On Oct. 14, I met Eileen for dinner in The City (what residents and Bay Area people call San Francisco) where I also met her husband Tom; Paloma Press publisher Aileen Ibardolaza-Cassinetto and her husband Paul, who gave the dinner; Veronica Montes and her husband Andrew Waghams, celebrating their 26th wedding anniversary; Steve Warner; and Paul’s delightful mother. I brought along my sister, also named Aileen, so that dinner was notable for having three E/Aileens—half of the women at that table.

After dining, we proceeded to the Dovre Club, an Irish bar on Valencia Street where the poets read from their works in a session entitled “Three Sheets to the Wind,” curated by Aileen and presented by Paloma Press, Locofo Chaps, and the Philippine American Literary House.

Eileen, Paul, Veronica, and Steve were joined on stage by John Moore Williams and Melinda Luisa de Jesus. Their words were by turns mellow and stinging, poignant and rousing. Some of the poems read were timely, referencing current events and politics. Others addressed topics such as feminism, the patriarchy, and Philippine heritage.

Here are excerpts from “PilipinZ”, one of the poems Eileen read. It’s in her latest book, ‘Love in a Time of Belligerence,’ published this year by Swan World:

“I./ I forgot how perfume cannot obliterate. / I forgot children softening harsh wool with thin fingers in exchange for broken rice kernels. / I forgot discovering the limited utility of calm seas. / I forgot the World War II concentration camp where amnesiacs tortured by tying together the legs of pregnant women. / I forgot how Beauty dislocates. / I forgot that sense of approaching a labyrinth. /…

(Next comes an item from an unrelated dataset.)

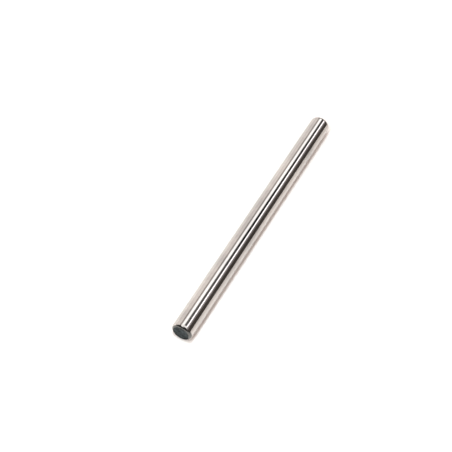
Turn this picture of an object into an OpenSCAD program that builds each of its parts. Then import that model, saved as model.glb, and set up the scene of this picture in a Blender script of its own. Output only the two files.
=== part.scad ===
// Ground dowel pin: one solid round bar with crowned ends and rounded edges.
// The pin lies along X, with the origin on its axis at the middle of its length.

/* [Shaft] */
// Ground diameter of the pin
pin_diameter = 6; // [3:0.5:12]
// Overall length, from crown to crown
pin_length = 90; // [30:1:160]

/* [Ends] */
// Radius of the sphere that crowns each end
crown_radius = 11.1; // [8:0.1:25]
// Radius of the rounded edge between the crown and the ground side
edge_radius = 1; // [0.2:0.05:1.2]

/* [Hidden] */
$fn = 96;

pin_radius = pin_diameter / 2;

// Height of the crown's centre, on the axis, above the middle of the pin
crown_height = pin_length / 2 - crown_radius;

// The edge's arc touches the ground side, and touches the crown's arc from inside
edge_offset = pin_radius - edge_radius;
edge_rise = sqrt(pow(crown_radius - edge_radius, 2) - pow(edge_offset, 2));
edge_height = crown_height + edge_rise;

// Points outside both arcs: on the axis, out to the side, and on the line through the
// two centres, which passes through the point where the arcs touch
on_axis = [0, 2 * crown_radius];
at_side = [2 * crown_radius, 0];
at_touch = [2 * edge_offset, 2 * edge_rise];

// Slice of a disc between the lines from its centre to two points outside it
module slice(radius, first_point, second_point) {
    intersection() {
        circle(r = radius);
        polygon([[0, 0], first_point, second_point]);
    }
}

// Half of the pin's section, from its middle to one end: radius to the right, length upwards
module half_section() {
    square([pin_radius, edge_height]);
    translate([edge_offset, edge_height])
        slice(edge_radius, at_side, at_touch);
    translate([0, crown_height])
        slice(crown_radius, at_touch, on_axis);
}

// The whole pin, turned about its axis
module pin() {
    color([0.72, 0.70, 0.68])
    rotate([0, 90, 0])
    rotate_extrude() {
        half_section();
        mirror([0, 1, 0])
            half_section();
    }
}

pin();
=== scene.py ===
"""Ground dowel pin, laid out as a Blender add-on: the turned bar, its finish, and a plain studio stage."""

import math

import bmesh
import bpy
from mathutils import Matrix, Vector


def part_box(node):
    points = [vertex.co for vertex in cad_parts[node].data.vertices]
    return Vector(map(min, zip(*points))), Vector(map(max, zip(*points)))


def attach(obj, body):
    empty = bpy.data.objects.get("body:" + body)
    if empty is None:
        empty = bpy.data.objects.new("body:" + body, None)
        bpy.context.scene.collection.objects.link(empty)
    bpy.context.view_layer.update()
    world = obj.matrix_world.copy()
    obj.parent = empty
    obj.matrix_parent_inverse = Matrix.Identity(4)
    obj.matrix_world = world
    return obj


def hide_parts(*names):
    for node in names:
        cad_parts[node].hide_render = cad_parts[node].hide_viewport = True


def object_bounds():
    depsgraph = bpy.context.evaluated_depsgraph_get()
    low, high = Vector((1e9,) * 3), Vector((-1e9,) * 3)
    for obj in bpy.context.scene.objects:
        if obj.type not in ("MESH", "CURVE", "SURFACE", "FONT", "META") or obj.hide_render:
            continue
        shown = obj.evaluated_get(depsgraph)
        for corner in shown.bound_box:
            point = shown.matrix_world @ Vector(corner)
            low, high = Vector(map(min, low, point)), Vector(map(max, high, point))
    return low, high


bl_info = {
    "name": "Ground dowel pin",
    "version": (1, 0, 0),
    "blender": (4, 5, 0),
    "location": "3D View > Sidebar > Dowel Pin",
    "description": "Models a ground steel dowel pin with dark crowned ends, and a plain stage to light it",
    "category": "Add Mesh",
}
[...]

“I forgot rough skin was a map. / I forgot you losing all Alleluias. /… / I forgot steel will bend to form a heart. / I forgot wax will freeze to form a heart. / I forgot ink will flow to form a heart. / ….

“But I will never forget we walk on the same planet and breathe the same air. I will never forget the same sun shines on us. I created my own legacy: No one is a stranger to me.”

As these words thrilled and fascinated the audience at Dovre, so did the other poems, which found their own resonances within each individual present. This is the magic of poetry – it is one thing for the poet, and another for the reader, and always something to both.

There is also power in the spoken word—when it is clothed with sound, emerging on a puff of warm breath, it is brought to life in a special way. That night, the Dovre Club witnessed litchantment.

Eileen and I made sure to let Krip know that we had finally met, taking selfies and tagging him. And with such meetings and greetings, who knows where this journey on the river of words will take us poets and writers next?